Your instructions
Write out every record in full, exactly as written, please.

# Source records start

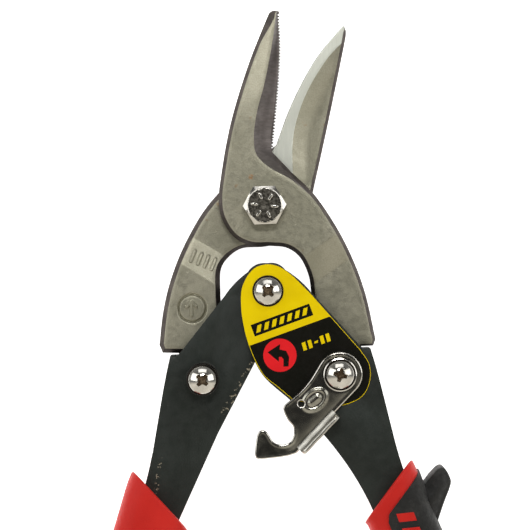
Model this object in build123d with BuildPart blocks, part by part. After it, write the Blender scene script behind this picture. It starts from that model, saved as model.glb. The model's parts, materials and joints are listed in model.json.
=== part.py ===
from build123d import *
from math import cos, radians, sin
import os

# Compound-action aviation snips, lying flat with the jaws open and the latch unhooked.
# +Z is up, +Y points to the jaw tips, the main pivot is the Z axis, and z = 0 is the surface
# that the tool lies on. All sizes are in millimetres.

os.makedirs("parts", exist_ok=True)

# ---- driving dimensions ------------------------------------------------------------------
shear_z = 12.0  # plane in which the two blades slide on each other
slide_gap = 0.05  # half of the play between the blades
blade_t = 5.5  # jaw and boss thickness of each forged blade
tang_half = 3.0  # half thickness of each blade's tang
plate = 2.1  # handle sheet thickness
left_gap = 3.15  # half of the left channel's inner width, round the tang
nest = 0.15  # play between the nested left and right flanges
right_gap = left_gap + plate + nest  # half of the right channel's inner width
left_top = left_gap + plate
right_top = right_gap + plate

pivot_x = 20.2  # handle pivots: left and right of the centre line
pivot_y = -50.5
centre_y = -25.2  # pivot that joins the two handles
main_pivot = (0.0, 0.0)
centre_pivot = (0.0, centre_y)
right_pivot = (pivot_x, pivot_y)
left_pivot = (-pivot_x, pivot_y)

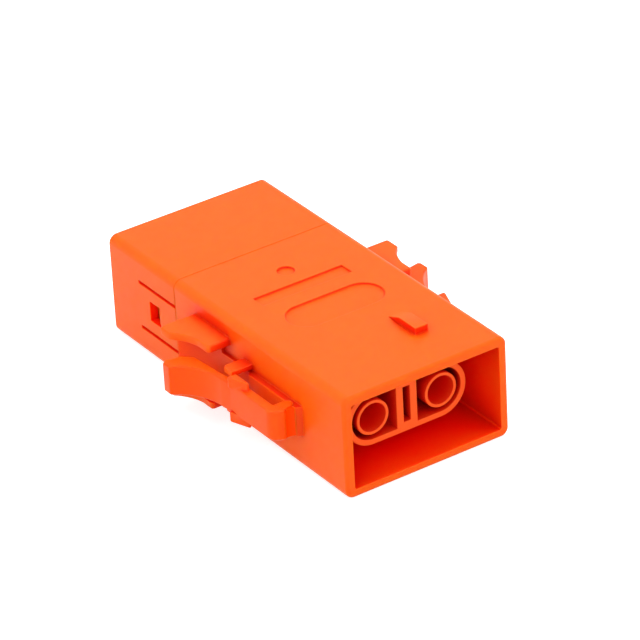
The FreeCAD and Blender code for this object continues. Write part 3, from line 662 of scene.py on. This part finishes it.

# Source records end

Worked answer
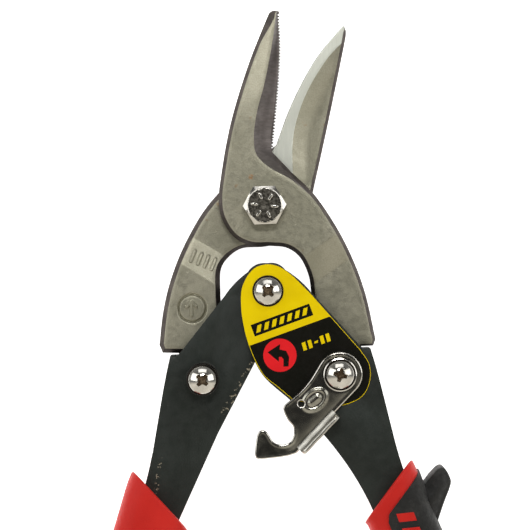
Model this object in build123d with BuildPart blocks, part by part. After it, write the Blender scene script behind this picture. It starts from that model, saved as model.glb. The model's parts, materials and joints are listed in model.json.
=== part.py ===
from build123d import *
from math import cos, radians, sin
import os

# Compound-action aviation snips, lying flat with the jaws open and the latch unhooked.
# +Z is up, +Y points to the jaw tips, the main pivot is the Z axis, and z = 0 is the surface
# that the tool lies on. All sizes are in millimetres.

os.makedirs("parts", exist_ok=True)

# ---- driving dimensions ------------------------------------------------------------------
shear_z = 12.0  # plane in which the two blades slide on each other
slide_gap = 0.05  # half of the play between the blades
blade_t = 5.5  # jaw and boss thickness of each forged blade
tang_half = 3.0  # half thickness of each blade's tang
plate = 2.1  # handle sheet thickness
left_gap = 3.15  # half of the left channel's inner width, round the tang
nest = 0.15  # play between the nested left and right flanges
right_gap = left_gap + plate + nest  # half of the right channel's inner width
left_top = left_gap + plate
right_top = right_gap + plate

pivot_x = 20.2  # handle pivots: left and right of the centre line
pivot_y = -50.5
centre_y = -25.2  # pivot that joins the two handles
main_pivot = (0.0, 0.0)
centre_pivot = (0.0, centre_y)
right_pivot = (pivot_x, pivot_y)
left_pivot = (-pivot_x, pivot_y)

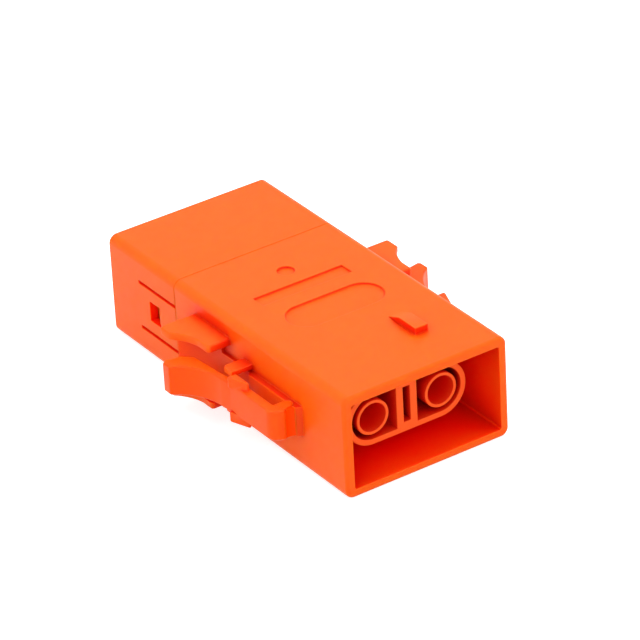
The FreeCAD and Blender code for this object continues. Write part 3, from line 662 of scene.py on. This part finishes it.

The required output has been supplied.